DOI: https://doie.org/10.10399/JBSE.2025132962
Indira, Dr. Sampath A K
GoogLeNet, VGG16, Transformer model, Few-Shot Learning, Sparsemax Attention, Adaptive FOSSA Optimization, SHAP.
The widespread adoption of Internet of Things (IoT) devices in critical domains has necessitated the development of efficient, accurate, and interpretable device type identification systems. To address the limitations of conventional models in resource-constrained environments, we propose a Lightweight and Explainable Ensemble Deep Learning Framework for IoT device type identification. The framework integrates three distinct models GoogLeNet for spatial feature extraction, VGG16 for deep visual representation, and a Transformer for capturing long-range dependencies whose outputs are fused through a dynamic confidence-based fusion strategy that adaptively weighs predictions based on model confidence. Model pruning and quantization are applied to reduce complexity while maintaining performance. A Few-Shot Learning Module is triggered when prediction confidence is low, enabling classification of rare or unseen device types with minimal data. For enhanced interpretability, the framework incorporates Sparsemax Attention and Attribution Loss to generate focused and label-aligned attention maps, and employs SHAP (SHapley Additive exPlanations) to provide both global and local feature attributions, improving transparency and trust in predictions.

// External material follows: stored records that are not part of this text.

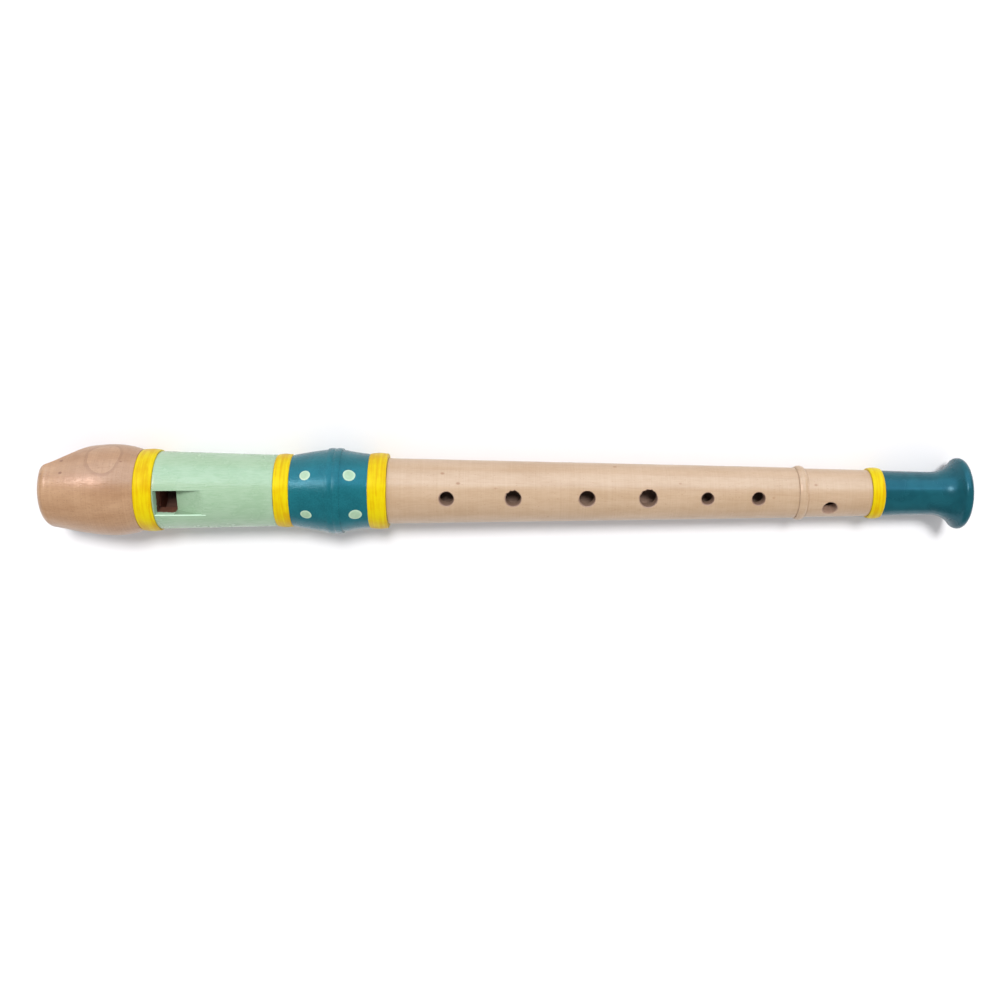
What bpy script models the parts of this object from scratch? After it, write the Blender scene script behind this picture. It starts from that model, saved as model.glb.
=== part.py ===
"""Soprano recorder in three joints: head with mouthpiece and block, middle joint, and foot with bell.

The bore lies along X, with the mouthpiece at -X and the bell at +X, and the finger holes face +Z.
The recorder lies on z = 0, and the origin is under the middle of its length. Lengths are in metres.
Stations are measured along the bore from the mouthpiece's tip.
"""

import math

import bmesh
import bpy
from mathutils import Matrix, Vector

MM = 0.001

# Clearances
GLUE_GAP = 0.20 * MM        # between the shoulders of two glued pieces
GLUE_FIT = 0.10 * MM        # radial, between a spigot and the socket it is glued into
CORK_FIT = 0.10 * MM        # radial, between a cork lapping and its socket, or its groove
TENON_FIT = 0.30 * MM       # radial, between a bare tenon and its socket
BLOCK_FIT = 0.10 * MM       # radial, between the block and the head bore

# Visible length of each piece, from the mouthpiece's tip to the bell's end
MOUTHPIECE_LENGTH = 34.2 * MM
BEAK_RING_WIDTH = 6.4 * MM
HEAD_TUBE_LENGTH = 41.1 * MM
BARREL_RING_WIDTH = 5.5 * MM
BARREL_LENGTH = 27.0 * MM
SOCKET_RING_WIDTH = 6.5 * MM
MIDDLE_LENGTH = 142.9 * MM
FOOT_LENGTH = 25.5 * MM
FOOT_RING_WIDTH = 4.4 * MM
BELL_LENGTH = 29.4 * MM

# Mouthpiece: radii of the turned outside
TIP_FACE_RADIUS = 8.6 * MM
TIP_ROUND_LENGTH = 3.8 * MM
CHEEK_RADIUS = 13.3 * MM    # where the rounded tip ends
BULGE_RADIUS = 16.1 * MM
BULGE_STATION = 23.4 * MM
RISE_GUIDE = (0.6, 0.68)    # share of the way to the bulge, and of the rise reached there
FALL_GUIDE = (0.6, 0.32)    # share of the way from the bulge to the end, and of the fall reached there
MOUTHPIECE_END_RADIUS = 14.3 * MM
BEAK_CUT_RADIUS = 22.0 * MM  # the hollow cut under the beak
BEAK_CUT_HEIGHT = 3.9 * MM   # of the cut above the bore's axis at the tip
BEAK_CUT_LEAD = 2.7 * MM     # from the cut's crest to the tip
BEAK_TURN = math.radians(13)  # of the cut, past the window

# Head bore, windway and window
HEAD_BORE_RADIUS = 6.7 * MM
WINDWAY_WIDTH = 8.4 * MM
WINDWAY_DROP = 1.4 * MM     # of the windway's floor below the top of the head bore
WINDWAY_HEIGHT = 1.6 * MM
BLOCK_CHAMFER = 0.8 * MM
WINDOW_SETBACK = 0.4 * MM   # from the head tube's shoulder to the window
WINDOW_LENGTH = 6.4 * MM
WINDOW_WIDTH = 9.2 * MM
EDGE_THICKNESS = 0.35 * MM  # of the labium's edge above the head bore
RAMP_LENGTH = 11.2 * MM

# Outer radii of the painted and plain sections
RING_CROWN = 0.45 * MM      # how much higher a ring is at its middle than at its edges
BEAK_RING_RADIUS = 14.65 * MM
HEAD_TUBE_RADII = (13.7 * MM, 12.6 * MM)
BARREL_RING_RADIUS = 13.1 * MM
BARREL_END_RADII = (12.6 * MM, 13.0 * MM)
BARREL_WAIST_RADII = (14.6 * MM, 14.5 * MM)  # either side of the double bead
BARREL_BEAD_RADIUS = 15.1 * MM
BARREL_BEAD_CROWN = 0.20 * MM
BARREL_BEAD_WIDTH = 5.0 * MM                 # both beads
BARREL_BEAD_STATION = 15.0 * MM              # from the barrel's left end to the groove between the beads
BARREL_SWELL = 0.12 * MM                     # how far its left side bulges and its right side hollows
SOCKET_RING_RADIUS = 13.55 * MM
MIDDLE_RADII = (11.55 * MM, 8.85 * MM)
FOOT_BEAD_RADIUS = 9.58 * MM
FOOT_BEAD_WIDTH = 2.9 * MM
FOOT_GROOVE_WIDTH = 0.4 * MM
FOOT_GROOVE_DEPTH = 0.15 * MM
FOOT_RADII = (8.55 * MM, 8.12 * MM)
FOOT_RING_RADIUS = 9.15 * MM
BELL_START_RADIUS = 8.0 * MM
BELL_NECK_RADIUS = 7.57 * MM
BELL_RADIUS = 12.48 * MM
BELL_FLARE = 10.0 * MM      # radius of the hollow flare
BELL_RIM = 1.75 * MM        # radius of the rounded rim

# Glued spigots, and the corked tenons that come apart
BEAK_SPIGOT_RADIUS = 10.2 * MM
BEAK_SPIGOT_DEPTH = 11.5 * MM    # into the mouthpiece
BARREL_SPIGOT_RADIUS = 9.8 * MM
BARREL_SPIGOT_DEPTH = 10.0 * MM  # into the barrel
SOCKET_WALL = 1.1 * MM           # of the barrel's lip inside the socket ring
UPPER_TENON_RADIUS = 9.6 * MM
UPPER_TENON_LENGTH = 19.8 * MM
UPPER_CORK_WIDTH = 12.0 * MM
UPPER_CORK_THICKNESS = 1.1 * MM
LOWER_TENON_RADIUS = 6.35 * MM
LOWER_TENON_LENGTH = 7.8 * MM
LOWER_CORK_WIDTH = 4.6 * MM
LOWER_CORK_THICKNESS = 0.8 * MM
CORK_START = 1.6 * MM            # from the tenon's shoulder to its cork
SOCKET_SPARE = 0.3 * MM          # depth of a socket past its tenon's end
BELL_SPIGOT_RADIUS = 6.4 * MM
BELL_SPIGOT_DEPTH = 8.0 * MM     # into the bell

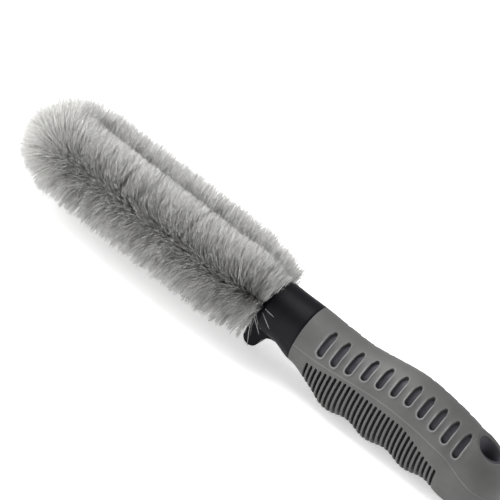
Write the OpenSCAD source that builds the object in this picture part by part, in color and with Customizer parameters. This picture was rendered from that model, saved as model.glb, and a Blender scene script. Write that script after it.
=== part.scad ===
// Wheel-rim brush: a bent, twisted-wire brush head on a moulded handle of two materials.
// X runs along the brush, with the bristle tip at -X and the handle end at +X. Z is up, and 0 is the
// surface the brush lies on. The neck and both wire legs are level, axis_z above that surface.
// "From the tip" below means measured along X from the outermost bristle ends.

/* [Overall] */
// Length from the bristle tips to the end of the handle
total_l = 270; // [268:1:290]
// Length of the rubber grip, which ends the handle
grip_l = 111.5; // [110:0.5:116]

/* [Brush head] */
// Length of a filament from the wire to its free end
bristle_r = 20; // [18:0.5:21]
// Distance between the two legs of the wire loop
leg_gap = 19.2; // [18:0.2:22]
// Diameter of each of the two wires
wire_d = 2.2; // [1.6:0.1:2.4]
// Gap left between the twisted wires by the filaments
wire_gap = 0.2; // [0.1:0.1:0.3]
// Number of full twists along each leg
leg_turns = 8; // [6:1:9]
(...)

The ensemble’s hyperparameters are fine-tuned using the Adaptive FOSSA Optimization to accelerate convergence and enhance predictive performance. Implemented in Python, the proposed model demonstrates superior performance compared to existing methods, achieving an accuracy of 0.9899, precision of 0.9903, and notably low FNR of 0.0062 and FPR of 0.0071, making it highly effective for IoT deployments.